Section 9902 of the CHIPS and Science Act imposes a suite of national security conditions on all incentive recipients. The core restriction prohibits “significant transactions” involving the “material expansion” of semiconductor manufacturing capacity in a “foreign country of concern”, defined as China, Russia, Iran, and North Korea, for a period of 10 years from the date the funding agreement is finalized. A “significant transaction” is defined as one valued at $100,000 or more, or an aggregate series reaching that threshold. “Material expansion” means increasing a facility’s capacity by more than five percent.

A carve-out permits continued operation of existing legacy facilities and new legacy capacity predominantly serving the country of concern’s domestic market, where “predominantly serving” means at least 85 percent of output is consumed in that market. Legacy node definitions under the final rule: published by Commerce in September 2023, cover generally-available technologies at 28nm or above for logic, with separate thresholds for DRAM and NAND.

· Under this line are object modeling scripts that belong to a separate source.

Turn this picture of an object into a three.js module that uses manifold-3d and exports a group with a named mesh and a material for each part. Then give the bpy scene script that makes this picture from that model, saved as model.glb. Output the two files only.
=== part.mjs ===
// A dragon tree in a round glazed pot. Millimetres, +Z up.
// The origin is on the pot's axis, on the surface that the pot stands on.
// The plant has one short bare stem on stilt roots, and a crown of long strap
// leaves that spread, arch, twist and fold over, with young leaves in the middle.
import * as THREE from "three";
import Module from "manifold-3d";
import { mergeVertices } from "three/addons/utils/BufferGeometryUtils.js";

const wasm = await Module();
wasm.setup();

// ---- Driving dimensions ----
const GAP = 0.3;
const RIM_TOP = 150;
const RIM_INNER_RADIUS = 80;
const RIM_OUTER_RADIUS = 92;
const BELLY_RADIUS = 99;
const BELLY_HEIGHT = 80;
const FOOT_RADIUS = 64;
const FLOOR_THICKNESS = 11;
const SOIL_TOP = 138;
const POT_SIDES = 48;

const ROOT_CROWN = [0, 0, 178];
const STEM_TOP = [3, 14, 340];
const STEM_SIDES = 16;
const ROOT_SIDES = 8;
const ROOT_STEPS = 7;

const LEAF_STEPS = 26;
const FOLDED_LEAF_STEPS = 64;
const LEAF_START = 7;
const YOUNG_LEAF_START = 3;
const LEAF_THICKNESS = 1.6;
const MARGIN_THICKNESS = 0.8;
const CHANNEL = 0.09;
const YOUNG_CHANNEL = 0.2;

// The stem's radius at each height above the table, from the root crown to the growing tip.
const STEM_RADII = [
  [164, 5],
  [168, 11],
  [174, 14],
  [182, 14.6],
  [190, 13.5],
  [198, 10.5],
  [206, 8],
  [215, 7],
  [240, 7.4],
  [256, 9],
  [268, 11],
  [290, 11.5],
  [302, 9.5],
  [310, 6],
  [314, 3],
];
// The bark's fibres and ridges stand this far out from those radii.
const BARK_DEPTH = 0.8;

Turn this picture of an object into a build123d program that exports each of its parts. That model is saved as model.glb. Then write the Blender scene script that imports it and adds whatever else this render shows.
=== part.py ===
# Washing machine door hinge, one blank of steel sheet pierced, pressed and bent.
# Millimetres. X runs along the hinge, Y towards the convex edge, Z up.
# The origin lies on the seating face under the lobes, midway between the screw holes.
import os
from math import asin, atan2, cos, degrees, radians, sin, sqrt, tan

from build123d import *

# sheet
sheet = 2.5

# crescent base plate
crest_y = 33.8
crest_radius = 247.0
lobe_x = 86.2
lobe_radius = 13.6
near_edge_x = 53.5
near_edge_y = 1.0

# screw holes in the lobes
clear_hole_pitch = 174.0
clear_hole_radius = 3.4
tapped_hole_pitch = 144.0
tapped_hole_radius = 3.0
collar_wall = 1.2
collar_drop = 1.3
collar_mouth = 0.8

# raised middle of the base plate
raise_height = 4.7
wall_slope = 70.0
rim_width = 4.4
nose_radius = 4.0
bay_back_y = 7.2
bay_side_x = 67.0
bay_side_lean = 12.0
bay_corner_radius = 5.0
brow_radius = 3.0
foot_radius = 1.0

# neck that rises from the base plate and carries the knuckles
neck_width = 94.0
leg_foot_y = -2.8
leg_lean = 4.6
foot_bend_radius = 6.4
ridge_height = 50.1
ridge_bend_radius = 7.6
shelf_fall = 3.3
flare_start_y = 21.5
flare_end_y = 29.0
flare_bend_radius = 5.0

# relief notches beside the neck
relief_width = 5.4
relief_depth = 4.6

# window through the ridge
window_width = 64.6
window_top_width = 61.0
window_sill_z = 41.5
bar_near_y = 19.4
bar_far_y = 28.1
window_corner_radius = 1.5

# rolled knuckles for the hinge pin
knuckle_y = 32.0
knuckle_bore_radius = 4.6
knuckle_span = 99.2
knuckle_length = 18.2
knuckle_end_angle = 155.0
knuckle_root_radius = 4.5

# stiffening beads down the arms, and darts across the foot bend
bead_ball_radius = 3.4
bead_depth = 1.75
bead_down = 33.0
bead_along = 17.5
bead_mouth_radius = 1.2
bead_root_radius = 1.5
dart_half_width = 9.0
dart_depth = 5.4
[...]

Recipients may not engage in joint research or technology licensing with a “foreign entity of concern” on technologies or products raising national security concerns. Recipients are barred from using CHIPS Act funds for stock buybacks, dividends, or other capital distributions. Violations trigger a full clawback of disbursed funds plus accrued interest.

The guardrail framework has created compliance complexity for TSMC and Samsung, both of which operate substantial legacy and mature-node capacity in China. TSMC’s Nanjing fab, producing at 16nm and 28nm, and Samsung’s Xi’an NAND facility required Commerce Department review under the framework before award finalization.

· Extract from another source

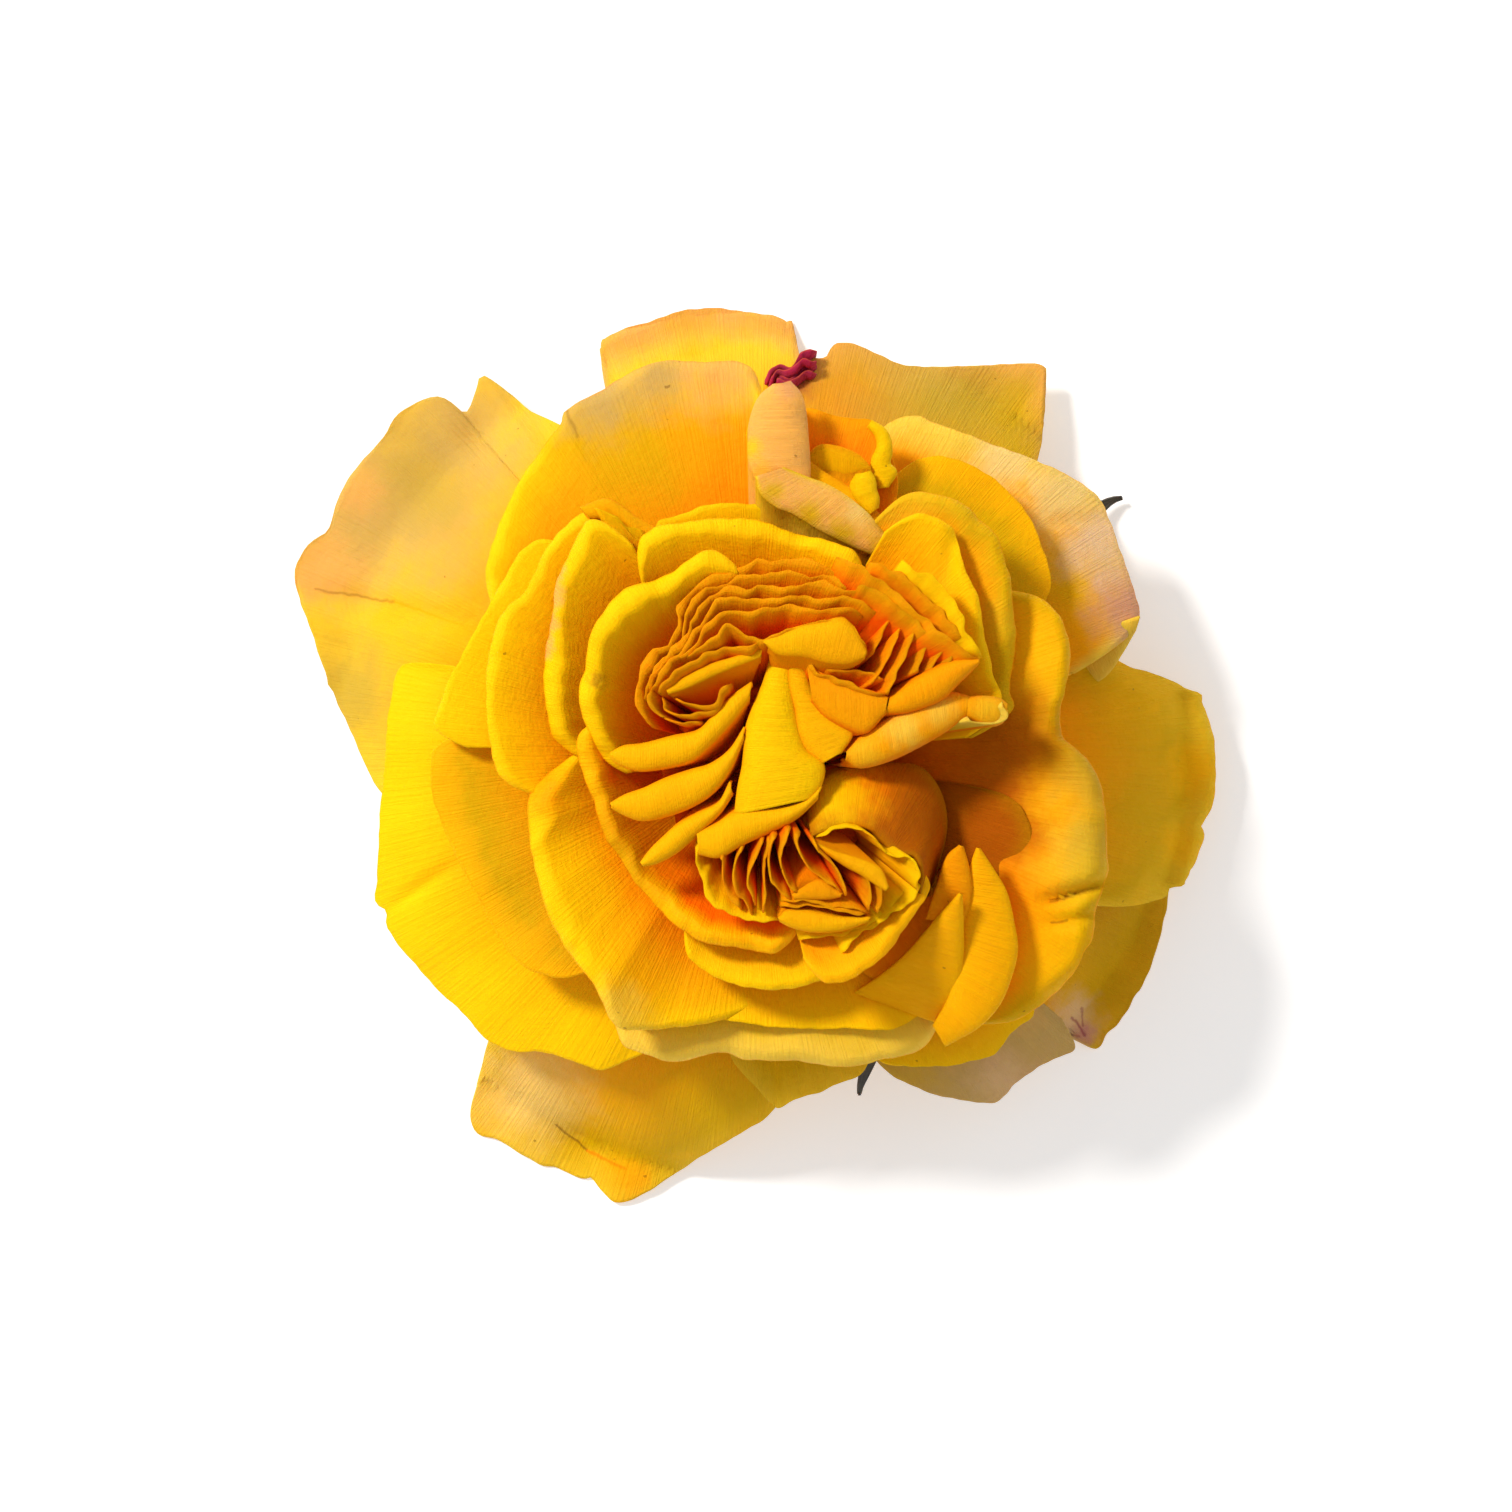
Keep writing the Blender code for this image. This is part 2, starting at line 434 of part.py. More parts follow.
def make_bloom():
    for name, petal in PETALS.items():
        make_petal(name, *petal)
    for name, sepal in SEPALS.items():
        make_sepal(name, *sepal)
    make_heart("heart_upper", GOLD, UPPER_OUTLINE, UPPER_RIBBONS, UPPER_LOBES)
    make_heart("heart_lower", GOLD, LOWER_OUTLINE, LOWER_RIBBONS, LOWER_LOBES)
    make_heart("heart_fingers", YELLOW, FINGER_OUTLINE, [], FINGER_LOBES)
    make_turned("stem", GREEN, [(STEM_RADIUS, 0), (STEM_RADIUS, 1.6), (STEM_RADIUS + 0.5, STEM_TOP)])
    make_turned("hip", GREEN, [
        (3.6, STEM_TOP + SEAT_GAP), (5.4, 4.2), (6.2, 6), (5.8, 7.8), (5.2, HIP_TOP)])
    ball = RIB_START - SEAT_GAP
    tilts = [math.radians(t) for t in (112, 102, 92, 82, 70, 58, 48, 38, CROWN_TILT)]
    profile = [(5.2, HIP_TOP + SEAT_GAP)]
    profile += [(ball * math.sin(t), CUP_Z + ball * math.cos(t)) for t in tilts]
    make_turned("receptacle", GREEN, profile)


for old in list(bpy.data.objects):
    bpy.data.objects.remove(old)
make_bloom()
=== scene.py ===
"""Looks of the cut rose bloom: every petal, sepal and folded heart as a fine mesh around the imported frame.

Lengths are millimetres and angles are degrees until a mesh is made. A petal lies on the same family of nested
cups as its solid: a rib runs out from (0, CUP_Z) and leans from straight up by its layer angle times flare().
All outlines are drawn as the camera, straight above, sees them.
"""
import math
import random
from dataclasses import dataclass

import bpy
import numpy as np
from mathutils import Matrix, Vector


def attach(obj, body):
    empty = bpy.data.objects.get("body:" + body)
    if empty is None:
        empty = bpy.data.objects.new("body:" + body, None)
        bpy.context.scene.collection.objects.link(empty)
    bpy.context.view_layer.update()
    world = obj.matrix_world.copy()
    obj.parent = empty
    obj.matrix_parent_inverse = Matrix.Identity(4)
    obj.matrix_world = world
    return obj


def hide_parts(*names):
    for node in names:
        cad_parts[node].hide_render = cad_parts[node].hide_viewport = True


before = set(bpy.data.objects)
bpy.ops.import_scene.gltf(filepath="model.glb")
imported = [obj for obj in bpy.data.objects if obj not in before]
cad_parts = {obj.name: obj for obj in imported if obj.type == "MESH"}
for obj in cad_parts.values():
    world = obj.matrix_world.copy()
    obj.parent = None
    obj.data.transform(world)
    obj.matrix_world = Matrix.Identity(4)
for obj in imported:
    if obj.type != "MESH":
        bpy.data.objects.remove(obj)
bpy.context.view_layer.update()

MM = 0.001

# The cups, as in the part's source
CUP_Z = 14.0
RIB_START = 10.0
RIB_FULL = 55.0
FLARE_START = 0.55
FLARE_POWER = 1.5
CLAW_WIDTH = 0.30
CLAW_LENGTH = 0.55
EYE_Z = 975.0  # the outlines are drawn as an eye this high on the axis sees them
EYE_PLANE_Z = 25.0  # on the plane at this height

SHEET = 0.36  # thickness of a petal
RIM_THIN = 0.7  # a petal's rim is this share of that
LOWEST = 0.25  # where the middle of a petal that reaches the floor lies
BAND_START = 0.86  # where the rolled rim starts in a petal's own lengthwise coordinate

# Rounds of the searches for a rib's length, for a cup's lean at a height and for a petal's rim
RIB_ROUNDS = 40
CUP_ROUNDS = 12
RIM_ROUNDS = 5
CURVE_STEPS = 24  # steps of a smooth line from one given point to the next


# --- The cups ----------------------------------------------------------------------------------------------

def flare(rib):
    return FLARE_START + (1 - FLARE_START) * (np.minimum(rib, RIB_FULL) / RIB_FULL) ** FLARE_POWER


def nearer(z):
    """How much narrower than its outline a thing at the height z is, because the eye is nearer to it."""
    return (EYE_Z - z) / (EYE_Z - EYE_PLANE_Z)


def rib_to(reach, layer):
    """The length at which the rib of a layer is seen this far from the axis."""
    rib = np.array(reach, float)
    for _ in range(RIB_ROUNDS):
        tilt = np.radians(layer) * flare(rib)
        rib = rib + reach * nearer(CUP_Z + rib * np.cos(tilt)) - rib * np.sin(tilt)
    return rib


def fall(x, y, top, z):
    """Where the cup through the point seen at (x, y) at the height top passes the height z."""
    x, y = x * nearer(top), y * nearer(top)
    reach = np.maximum(np.hypot(x, y), 1e-3)
    tilt = np.arctan2(reach, top - CUP_Z)
    layer = tilt / flare(np.hypot(reach, top - CUP_Z))
    for _ in range(CUP_ROUNDS):
        tilt = layer * flare((z - CUP_Z) / np.cos(tilt))
    scale = (z - CUP_Z) * np.tan(tilt) / reach
    return x * scale, y * scale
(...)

TSMC, Intel, Samsung: US Fab Investment Timeline

TSMC’s Arizona commitment predates the CHIPS Act. The company announced Fab 21 Phase 1 in May 2020, initially projecting $12 billion in investment and 5nm production. The CHIPS Act award accelerated the company’s expansion to three fabs and $165 billion in total committed investment, the largest announced foreign direct investment in U.S. history. Phase 1 entered volume production at 4nm in early 2025, supplying Apple, NVIDIA, and AMD. Phase 2 equipment installation begins in Q3 2026 for 3nm/2nm production in 2027. Phase 3 targets 2nm and A16 processes by end of decade.

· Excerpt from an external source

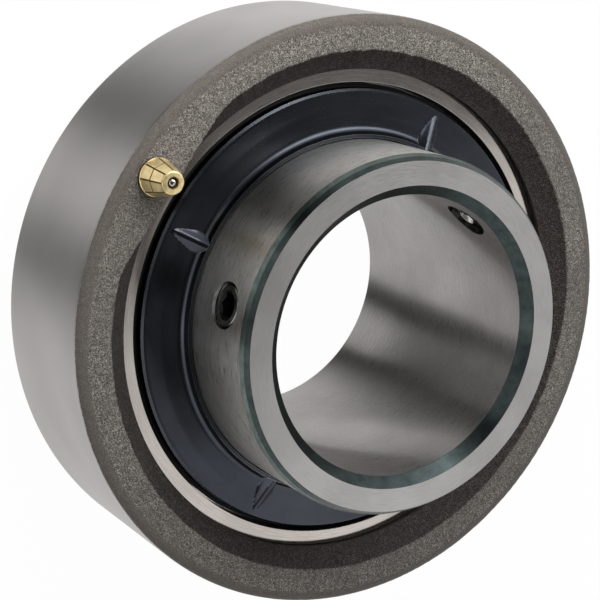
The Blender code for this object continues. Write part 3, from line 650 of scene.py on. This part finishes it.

Intel’s US Fab investment covers four states under the CHIPS agreement. The Chandler, Arizona campus (Fab 52 and Fab 62) is advancing Intel’s 18A process node, which the company positions as its return to process leadership. New Albany, Ohio is the primary site for Intel’s “Silicon Heartland” campus, targeting high-volume manufacturing at future nodes. Rio Rancho, New Mexico handles back-end packaging and test. Hillsboro, Oregon remains Intel’s primary R&D and process development center. The modified August 2025 agreement reflects Intel’s financial restructuring under CEO Lip-Bu Tan, who took over in March 2025 following Pat Gelsinger’s departure.

Samsung’s Taylor, Texas groundbreaking occurred in November 2022. Construction has faced delays; as of late 2024, reports indicated the company paused completion timelines at Taylor due to insufficient customer commitments for its U.S. foundry capacity. The CHIPS award of $4.745 billion was finalized in December 2024 despite the construction pace uncertainty. Samsung’s Austin facility, operational since 1996, continues to produce for existing customers through the buildout period.

Micron’s New York and Idaho expansions operate on a 20-year buildout horizon. The company’s Clay, New York site broke ground in April 2023. Idaho’s Boise facilities serve as the nearer-term production ramp, with the first new Boise fab accelerated under the $1.2 billion reallocation from the New York award pool.

What’s Next: Remaining Awards and Policy Milestones

The CPO has awarded approximately $33.7 billion of the $39 billion manufacturing incentive pool as of early 2025, leaving roughly $5.3 billion in uncommitted direct incentives. The Notice of Funding Opportunity for Facilities for Semiconductor Materials and Manufacturing Equipment was reopened in October 2025, with concept plans accepted through November 1, 2026, indicating Commerce continues to solicit proposals from materials suppliers and equipment manufacturers to fill gaps in the domestic supply chain upstream of wafer fabrication.

The CRDO has disbursed approximately $8.3 billion of its $11 billion R&D allocation. NSTC program awards, Design and Advanced Node (DAN) R&D awards, and NAPMP packaging awards continue on rolling schedules through NIST’s program office.

BIS export control policy remains under active revision. A December 2024 rule introduced enhanced controls targeting AI chip diffusion through third countries, addressing the loophole identified in the October 2023 framework where restricted chips were transshipped via non-restricted jurisdictions. Further tightening on gate-all-around (GAA) transistor fabrication equipment and high-bandwidth memory is anticipated as Chinese domestic development programs advance.

The Trump administration, which took office in January 2025, has maintained the CHIPS incentive disbursements while signaling review of export control architecture. Commerce Secretary Howard Lutnick indicated in February 2025 that the administration views CHIPS manufacturing awards as consistent with its domestic industrial policy priorities. The Intel agreement modification of August 2025: in which the U.S. government acquired a 10 percent equity stake as part of the accelerated disbursement structure, represents a structural departure from the grant-only model that characterized the Biden-era CHIPS awards.

Congressional authorization for remaining CRDO science appropriations has not been completed. The $174 billion in science authorizations embedded in the act’s Title II provisions have been partially appropriated in annual spending bills but remain well below the authorized ceilings.